[Task description] Check every line of the entries for "Blender", and copy the lines that hold it.

[Input material]
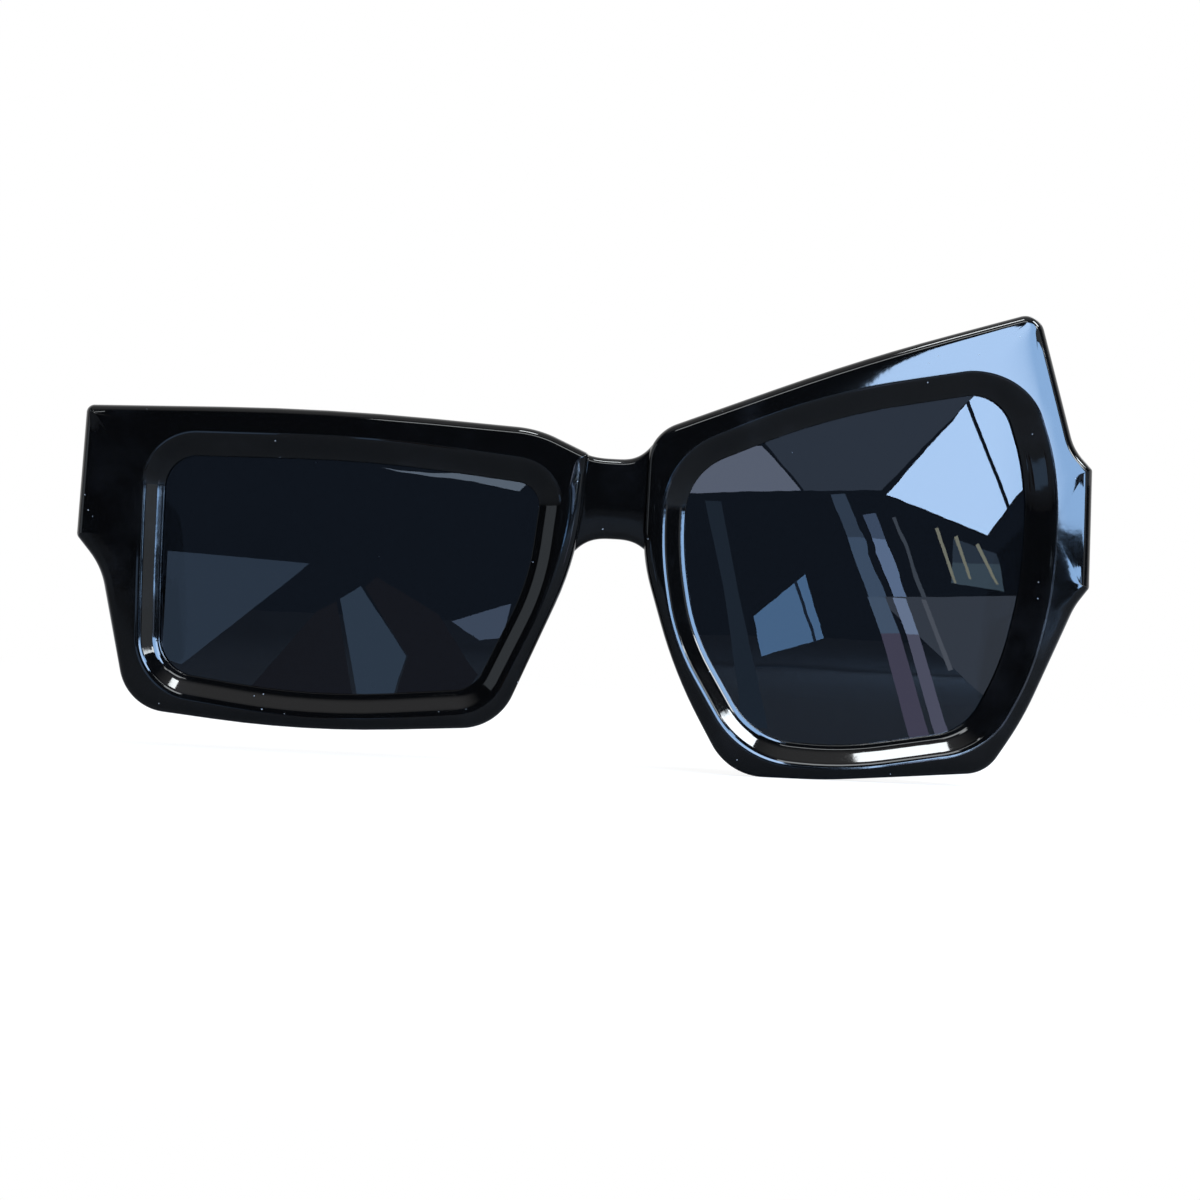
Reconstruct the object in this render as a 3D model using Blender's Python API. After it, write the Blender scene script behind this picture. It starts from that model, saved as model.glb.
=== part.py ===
"""Asymmetric novelty sunglasses in glossy black plastic.

One rim is near rectangular, the other is drawn up to a peak. A low bridge joins them, tinted
lenses sit in grooves, and broad temples fold on barrel hinges.

Metres, +Z up. The front faces -Y and the open temples run towards +Y. Names use the wearer's
sides, so the wearer's right is at -X.
"""
import cmath
import math

import bmesh
import bpy
from mathutils import Matrix, Vector

# Front, seen square on
RIGHT_RIM_WIDTH = 0.0748
RIGHT_RIM_HEIGHT = 0.0468
LEFT_RIM_WIDTH = 0.0664
LEFT_RIM_HEIGHT = 0.0698
LEFT_RIM_DROP = 0.0039
BRIDGE_SPAN = 0.0089
FRONT_THICKNESS = 0.0060
FRONT_BEND_RADIUS = 0.480

# Section of a rim
EDGE_ROUND = 0.0014
BACK_ROUND = 0.0010
FACE_CROWN_SHARE = 0.010
CHAMFER_WIDTH = 0.0021
CHAMFER_FLARE = 0.0012
CHAMFER_TOP_ROUND = 0.0004
CHAMFER_DEPTH = 0.0017
LIP_WIDTH = 0.0009
LIP_DEPTH = 0.0020
HOLE_BACK_ROUND = 0.0007

# Lenses and the groove that holds them
LENS_THICKNESS = 0.0020
LENS_FRONT_DEPTH = 0.0027
LENS_SEAT = 0.0008
GAP = 0.0003
LENS_RING_SHARES = (0.92, 0.60, 0.25, 0.0)

# Bridge between the rims
BRIDGE_RECESS = 0.0012
BRIDGE_TOP = 0.0456
BRIDGE_TOP_RISE_RIGHT = 0.0005
BRIDGE_TOP_RISE_LEFT = 0.0015
BRIDGE_RISE_END_SHARE = 1.17
ARCH_APEX = 0.0338
ARCH_DROP = 0.0011
BRIDGE_FRONT_ROUND = 0.0012
BRIDGE_OVERLAP = 0.0024
BRIDGE_BACK_STEP = 0.0001
BRIDGE_STATIONS = 17

# Nose pads, glued behind the rims
PAD_LENGTH = 0.0125
PAD_WIDTH = 0.0036
PAD_HEIGHT = 0.0044
PAD_LEAN = 0.0009
PAD_INSET = 0.0029
PAD_END_SHARE = 0.04
PAD_STATIONS = 13
PAD_SECTION_STEPS = 8

# Temples
TEMPLE_LENGTH = 0.1368
TEMPLE_INSET = 0.00045
TEMPLE_END_HEIGHT = 0.0136
TEMPLE_FRONT_HEIGHT = 0.0163
TEMPLE_END_REACH = 0.0080
TEMPLE_BEND_HEIGHT = 0.0126
TEMPLE_TIP_HEIGHT = 0.0080
TEMPLE_THICKNESS = 0.0042
TEMPLE_TIP_THICKNESS = 0.0034
TEMPLE_ROUND = 0.0012
WIDEST_ROUND_SHARE = 0.45
TEMPLE_BEND_RADIUS = 0.0240
TEMPLE_TIP_STRAIGHT = 0.0170
TEMPLE_TIP_ROUND = 0.0040
TEMPLE_FALL_ANGLE = math.radians(3.4)
TEMPLE_TIP_ANGLE = math.radians(41.0)

# Steel wire inside each temple
WIRE_RADIUS = 0.00065
WIRE_GAP = 0.0002
WIRE_FROM_OUTSIDE = 0.0018
WIRE_END_MARGIN = 0.0100

# Hinges
HINGE_CENTRE_HEIGHT = 0.0368
BARREL_RADIUS = 0.0013
BARREL_HEIGHT = 0.0016
BARREL_PLAY = 0.0001
BARREL_COUNT = 5
BARREL_STANDOFF = 0.0007
BARREL_FROM_TEMPLE = 0.0004
BORE_PLAY = 0.0001
LEAF_THICKNESS = 0.0010
LEAF_HEIGHT = 0.0090
FRONT_LEAF_LENGTH = 0.0060
TEMPLE_LEAF_LENGTH = 0.0085
SCREW_SHAFT_RADIUS = 0.00065
SCREW_HEAD_RADIUS = 0.0012
SCREW_HEAD_HEIGHT = 0.0006
SCREW_SLOT_WIDTH = 0.0003
SCREW_SLOT_DEPTH = 0.0003

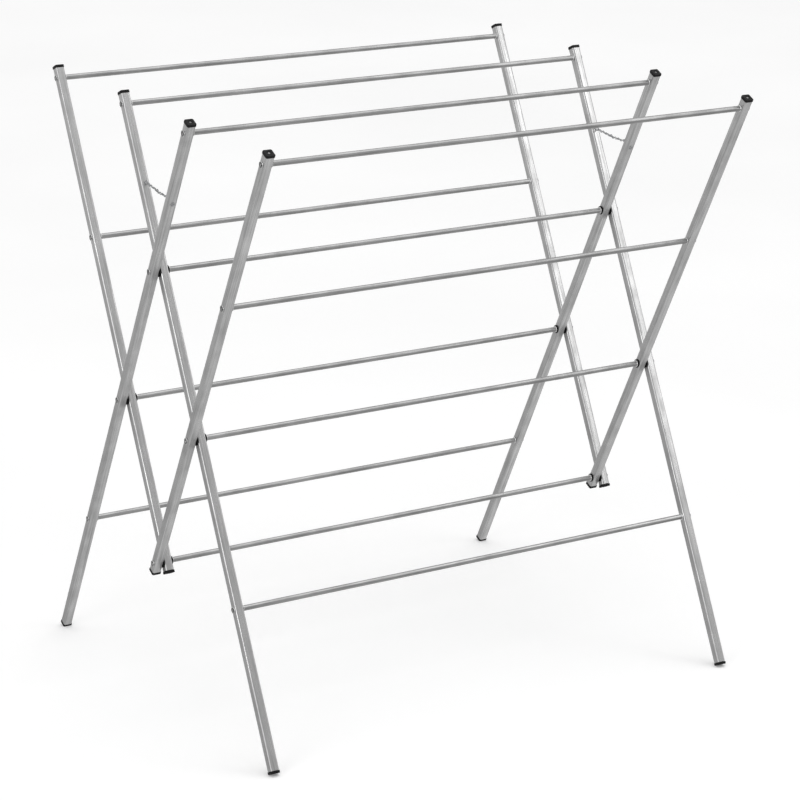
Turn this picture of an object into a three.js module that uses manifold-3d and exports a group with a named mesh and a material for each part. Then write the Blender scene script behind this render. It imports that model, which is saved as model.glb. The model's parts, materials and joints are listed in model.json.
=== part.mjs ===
// Folding clothes drying rack: four tube frames that cross on four pivot rods, eight rods
// fixed in the frames, two stay chains and plastic plugs in the tube ends.
// Millimetres. X runs along the rods, Y from front to back and Z up from the floor.
// The origin is on the floor, under the middle of the rack.

import * as THREE from "three";
import { mergeVertices } from "three/addons/utils/BufferGeometryUtils.js";
import Module from "manifold-3d";

const wasm = await Module();
wasm.setup();

// Layout of the frames
const frameSpan = 650;         // leg centre to leg centre across one frame
const rodPitch = 204;          // rod to rod along a leg
const leanDegrees = 26.5;      // lean of every leg from upright, with the rack open
const footReach = 191;         // lowest rod of a stand to the end of its leg tube
const endReach = 12;           // the last rod at any other end to the end of the tube

// Square leg tube
const tubeSide = 11;
const tubeWall = 0.8;
const tubeCorner = 2;

// Hollow rod, upset to a shoulder inside the leg and flared over its outside
const rodRadius = 3.3;
const rodWall = 0.7;
const shoulderRise = 1.1;
const shoulderWidth = 1.2;
const headRise = 0.8;
const headWidth = 0.9;
const headChamfer = 0.4;
const mouthFlare = 0.7;        // how far the bore opens at the flared mouth
const mouthDepth = 1.6;

// Nylon washers: one inside each pivot, and a wider one, the spacer, between its two legs
const washerThickness = 0.8;
const washerRim = 1.9;
const spacerRim = 3.7;

// Plugs in the tube ends
const flangeLip = 0.4;         // the flange stands proud of each tube face by this
const flangeThickness = 3.3;
const flangeCorner = 2;
const stemLength = 6;
const soleCut = 1.2;           // corner taken off a foot, so that it stands on a flat

// Stay chains, each in two runs that meet at their middle link
const chainHeight = 105;       // upper pivot to the chain's pins, along the leg
const pinRadius = 1.1;
const buttonRadius = 2.6;
const buttonThickness = 1.0;
const eyeRadius = 2.2;
const eyeWire = 0.6;
const linkPitch = 5.4;
const linkRadius = 1.1;
const linkWaist = 0.7;

// Clearances
const faceGap = 0.3;           // between two faces that rest on each other
const runGap = 0.3;            // around a rod or pin in its hole, and a stem in its tube

// Facets of round shapes
const roundSides = 8;
const cornerSteps = 2;         // on a tube's corner

const lean = THREE.MathUtils.degToRad(leanDegrees);
const stepBack = rodPitch * Math.sin(lean);
const stepUp = rodPitch * Math.cos(lean);
const planeOffset = tubeSide + washerThickness + 2 * faceGap;  // between crossing legs
const flangeSide = tubeSide + 2 * flangeLip;
const holeRadius = (rodRadius + runGap) / Math.cos(Math.PI / roundSides);
const pinHoleRadius = (pinRadius + runGap) / Math.cos(Math.PI / roundSides);
const footLength = footReach + faceGap + flangeThickness;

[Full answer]
Reconstruct the object in this render as a 3D model using Blender's Python API. After it, write the Blender scene script behind this picture. It starts from that model, saved as model.glb.
Turn this picture of an object into a three.js module that uses manifold-3d and exports a group with a named mesh and a material for each part. Then write the Blender scene script behind this render. It imports that model, which is saved as model.glb. The model's parts, materials and joints are listed in model.json.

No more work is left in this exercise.